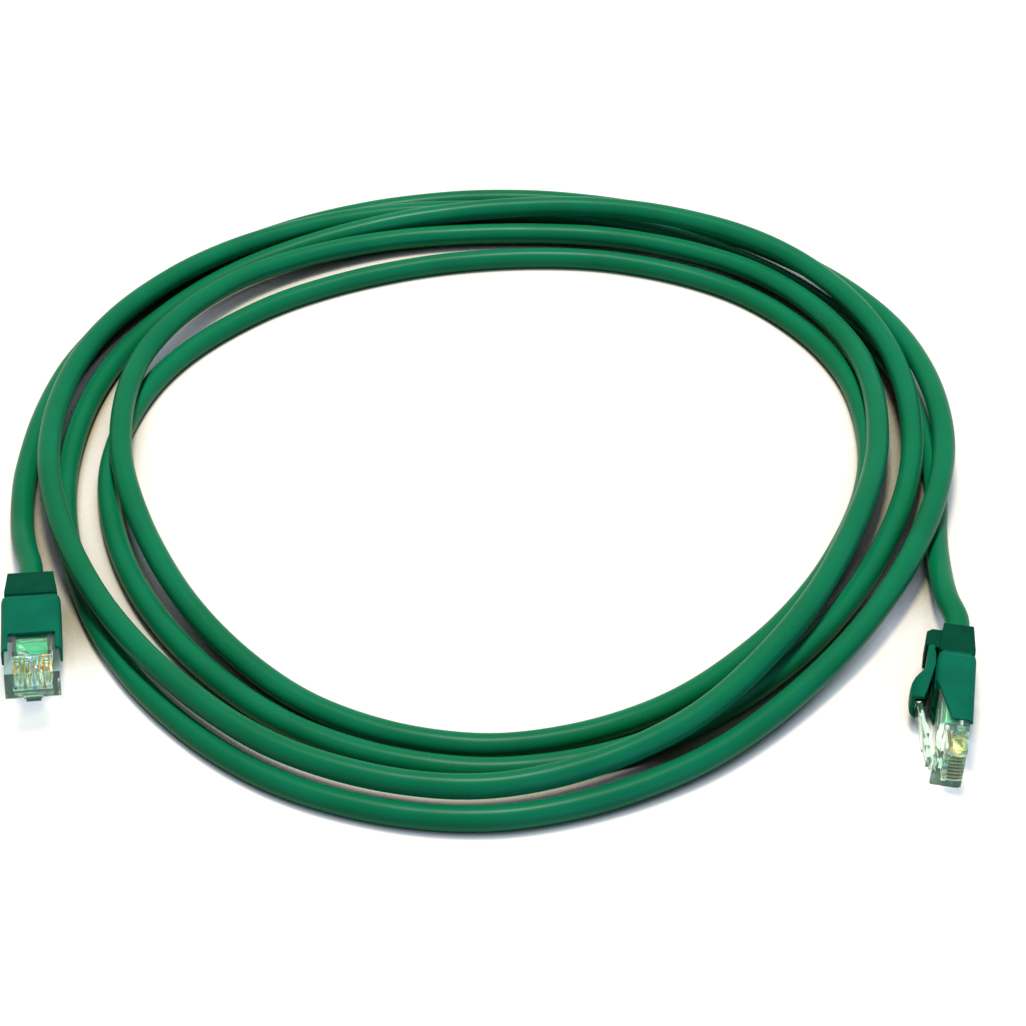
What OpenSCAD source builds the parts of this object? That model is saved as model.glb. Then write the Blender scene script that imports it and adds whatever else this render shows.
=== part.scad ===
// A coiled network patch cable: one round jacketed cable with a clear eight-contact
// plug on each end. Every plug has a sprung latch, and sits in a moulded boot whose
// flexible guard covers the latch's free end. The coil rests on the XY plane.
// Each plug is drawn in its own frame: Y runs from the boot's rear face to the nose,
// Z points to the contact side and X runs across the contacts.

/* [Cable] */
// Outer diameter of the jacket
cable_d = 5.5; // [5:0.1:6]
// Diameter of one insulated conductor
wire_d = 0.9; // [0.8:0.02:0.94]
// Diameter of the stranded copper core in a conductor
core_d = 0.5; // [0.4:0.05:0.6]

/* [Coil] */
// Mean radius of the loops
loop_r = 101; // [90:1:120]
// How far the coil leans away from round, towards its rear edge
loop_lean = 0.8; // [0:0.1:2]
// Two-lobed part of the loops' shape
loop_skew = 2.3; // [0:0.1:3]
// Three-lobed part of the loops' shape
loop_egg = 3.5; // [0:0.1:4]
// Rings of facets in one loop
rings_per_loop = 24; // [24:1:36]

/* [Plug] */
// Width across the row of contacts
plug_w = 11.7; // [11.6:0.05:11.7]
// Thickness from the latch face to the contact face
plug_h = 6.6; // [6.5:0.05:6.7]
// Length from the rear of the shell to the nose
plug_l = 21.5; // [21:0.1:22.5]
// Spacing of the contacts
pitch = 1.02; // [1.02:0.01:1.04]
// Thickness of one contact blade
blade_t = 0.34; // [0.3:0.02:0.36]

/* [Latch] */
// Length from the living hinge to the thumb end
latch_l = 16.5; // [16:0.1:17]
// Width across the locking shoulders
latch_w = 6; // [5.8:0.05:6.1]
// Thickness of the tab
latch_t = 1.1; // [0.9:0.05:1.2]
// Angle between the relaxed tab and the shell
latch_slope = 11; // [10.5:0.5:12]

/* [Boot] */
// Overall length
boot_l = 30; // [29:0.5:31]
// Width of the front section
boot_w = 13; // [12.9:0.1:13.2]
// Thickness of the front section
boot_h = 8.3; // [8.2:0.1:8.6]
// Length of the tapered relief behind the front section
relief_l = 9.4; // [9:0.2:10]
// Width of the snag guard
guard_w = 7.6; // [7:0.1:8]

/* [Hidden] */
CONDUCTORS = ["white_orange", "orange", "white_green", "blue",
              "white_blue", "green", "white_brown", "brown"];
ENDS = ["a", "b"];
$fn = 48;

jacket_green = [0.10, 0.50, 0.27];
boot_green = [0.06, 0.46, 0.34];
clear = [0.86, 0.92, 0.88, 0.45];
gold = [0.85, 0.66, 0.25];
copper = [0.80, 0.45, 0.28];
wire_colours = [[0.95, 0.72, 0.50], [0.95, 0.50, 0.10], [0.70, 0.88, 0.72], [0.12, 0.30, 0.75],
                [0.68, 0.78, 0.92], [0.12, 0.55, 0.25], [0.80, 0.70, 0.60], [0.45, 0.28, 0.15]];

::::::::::

# WORK TO DO
Give the complete listing a second time, exactly as it reads.

# RESPONSE FOR THIS EXERCISE
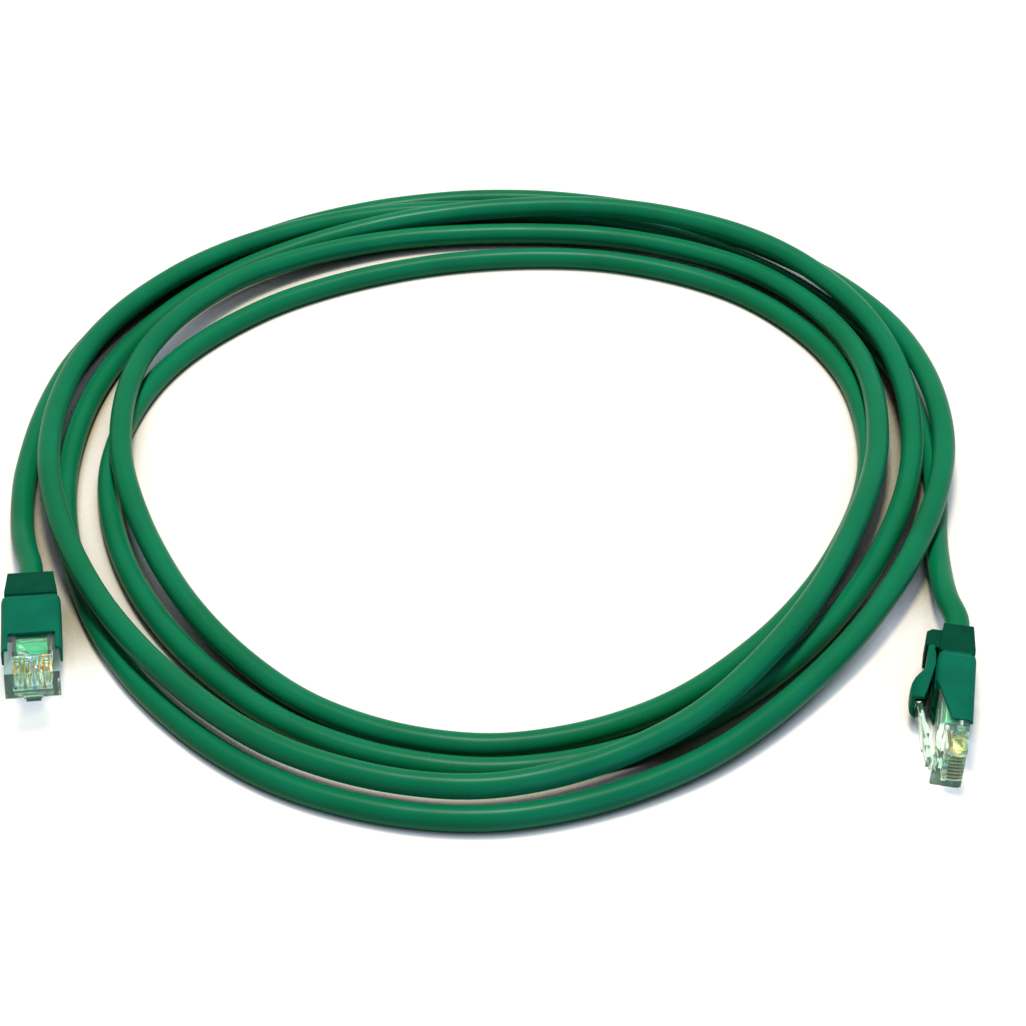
What OpenSCAD source builds the parts of this object? That model is saved as model.glb. Then write the Blender scene script that imports it and adds whatever else this render shows.
=== part.scad ===
// A coiled network patch cable: one round jacketed cable with a clear eight-contact
// plug on each end. Every plug has a sprung latch, and sits in a moulded boot whose
// flexible guard covers the latch's free end. The coil rests on the XY plane.
// Each plug is drawn in its own frame: Y runs from the boot's rear face to the nose,
// Z points to the contact side and X runs across the contacts.

/* [Cable] */
// Outer diameter of the jacket
cable_d = 5.5; // [5:0.1:6]
// Diameter of one insulated conductor
wire_d = 0.9; // [0.8:0.02:0.94]
// Diameter of the stranded copper core in a conductor
core_d = 0.5; // [0.4:0.05:0.6]

/* [Coil] */
// Mean radius of the loops
loop_r = 101; // [90:1:120]
// How far the coil leans away from round, towards its rear edge
loop_lean = 0.8; // [0:0.1:2]
// Two-lobed part of the loops' shape
loop_skew = 2.3; // [0:0.1:3]
// Three-lobed part of the loops' shape
loop_egg = 3.5; // [0:0.1:4]
// Rings of facets in one loop
rings_per_loop = 24; // [24:1:36]

/* [Plug] */
// Width across the row of contacts
plug_w = 11.7; // [11.6:0.05:11.7]
// Thickness from the latch face to the contact face
plug_h = 6.6; // [6.5:0.05:6.7]
// Length from the rear of the shell to the nose
plug_l = 21.5; // [21:0.1:22.5]
// Spacing of the contacts
pitch = 1.02; // [1.02:0.01:1.04]
// Thickness of one contact blade
blade_t = 0.34; // [0.3:0.02:0.36]

/* [Latch] */
// Length from the living hinge to the thumb end
latch_l = 16.5; // [16:0.1:17]
// Width across the locking shoulders
latch_w = 6; // [5.8:0.05:6.1]
// Thickness of the tab
latch_t = 1.1; // [0.9:0.05:1.2]
// Angle between the relaxed tab and the shell
latch_slope = 11; // [10.5:0.5:12]

/* [Boot] */
// Overall length
boot_l = 30; // [29:0.5:31]
// Width of the front section
boot_w = 13; // [12.9:0.1:13.2]
// Thickness of the front section
boot_h = 8.3; // [8.2:0.1:8.6]
// Length of the tapered relief behind the front section
relief_l = 9.4; // [9:0.2:10]
// Width of the snag guard
guard_w = 7.6; // [7:0.1:8]

/* [Hidden] */
CONDUCTORS = ["white_orange", "orange", "white_green", "blue",
              "white_blue", "green", "white_brown", "brown"];
ENDS = ["a", "b"];
$fn = 48;

jacket_green = [0.10, 0.50, 0.27];
boot_green = [0.06, 0.46, 0.34];
clear = [0.86, 0.92, 0.88, 0.45];
gold = [0.85, 0.66, 0.25];
copper = [0.80, 0.45, 0.28];
wire_colours = [[0.95, 0.72, 0.50], [0.95, 0.50, 0.10], [0.70, 0.88, 0.72], [0.12, 0.30, 0.75],
                [0.68, 0.78, 0.92], [0.12, 0.55, 0.25], [0.80, 0.70, 0.60], [0.45, 0.28, 0.15]];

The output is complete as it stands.